Но самое интересное в пьесе то, что в ней ощущались отголоски прежнего в художественной палитре Шварца и корешки будущих находок, из которых вскоре вырастут прекрасные цветы. Так, Кофейкина подарила Гогенштауфену осуществление трех его желаний, и в одном из них он, от волнения не сумевший объясниться с Марусей: «Говорю нескладно, а хочу складно говорить!», начинает говорить раешником: «Я складно говорить пожелал, и вот получился скандал! Мне самому неприятно, но нету пути обратно! Конечно, я не поэт, ни таланта, ни техники нет, есть только страстные чувства, а это ничто для искусства! Маруся, люблю я тебя, и ты меня слушай, любя. Пойми меня, Маруся, а то я сойду с ума — клянусь тебе, Маруся, я не писал письма. Мы жили и ничего не знали, а нас ненавидели и гнали! Гнала нас мертвая злоба, и вот мы стоим и страдаем оба.

МАРУСЯ. За что?

ГОГЕНШТАУФЕН. За то, что к несчастью, я всегда работал со страстью, а ты со страстью любила — и вот всколыхнулась могила, и пошла окаянная волной, чтоб и нас успокоить с тобой…». И т. д.

Или — Дамкин обихаживает Упыреву: «Как симпатично у вас вьются волосы!

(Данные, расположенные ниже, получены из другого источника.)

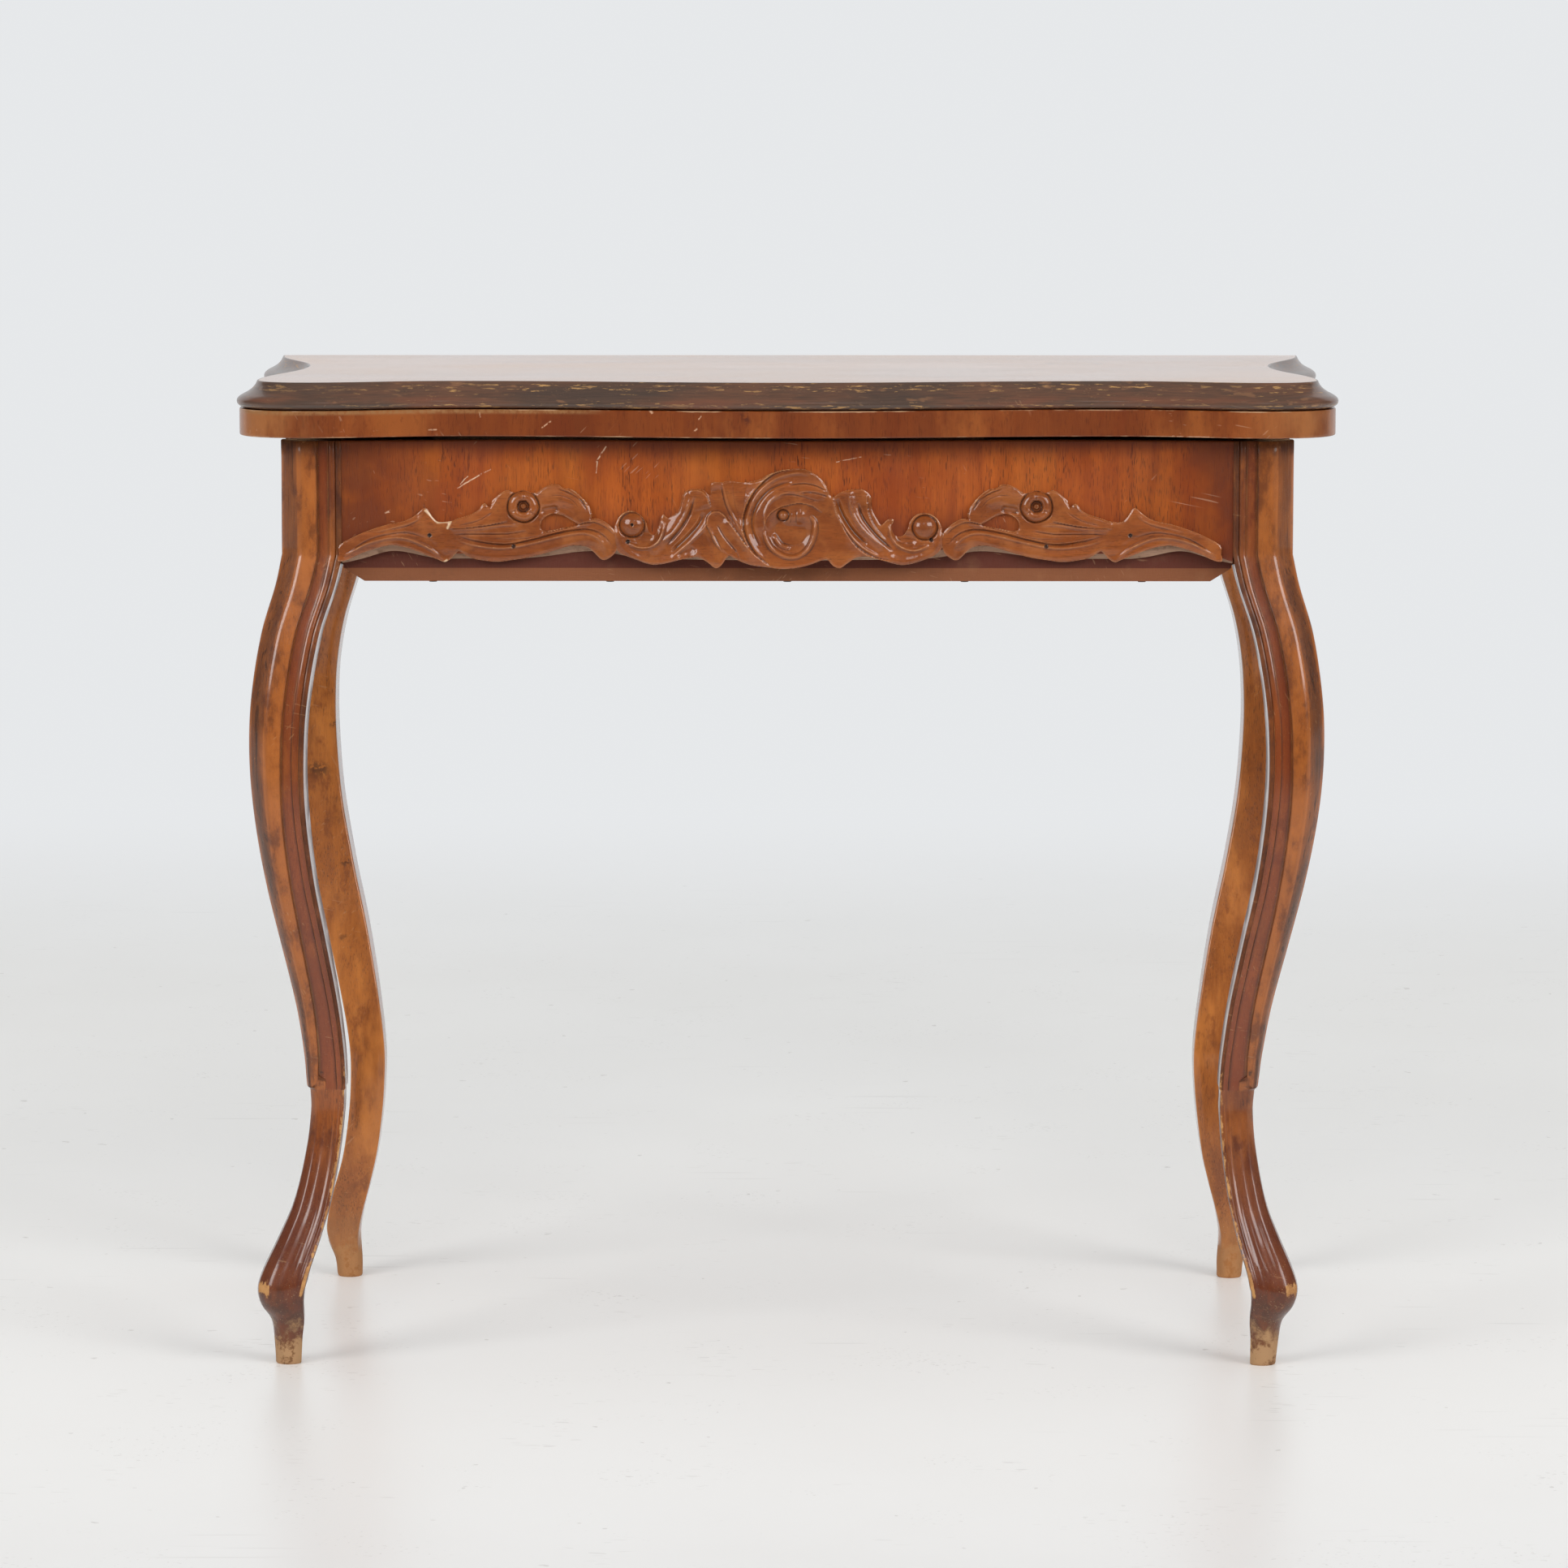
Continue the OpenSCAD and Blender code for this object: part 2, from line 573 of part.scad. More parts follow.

Смотрите, пожалуйста! Завиваетесь?». Упырева: «Да, но завивка у меня вечная». — «А почему у вас такие белые ручки?» — «Потому что крови мало». — «А почему у вас такие серьезные глазки?» — «Потому что я пить хочу!» — разве это не напоминает «Красную Шапочку»? А в ремарке: «Упырева шипит и превращается в ястреба. Кофейкина превращается в орла. Тогда Упырева превращается в тигра. Кофейкина — в слона. Упырева превращается в крысу, Кофейкина — в кота. Упырева принимает человеческий вид. Кофейкина за ней» — не узнаются ли «Новые похождения Кота в сапогах»? Это ещё робкое прикосновение к своим предшественникам-сказочникам, но в дальнейшем все это будет использовано сильнее и обогащено собственной фантазией.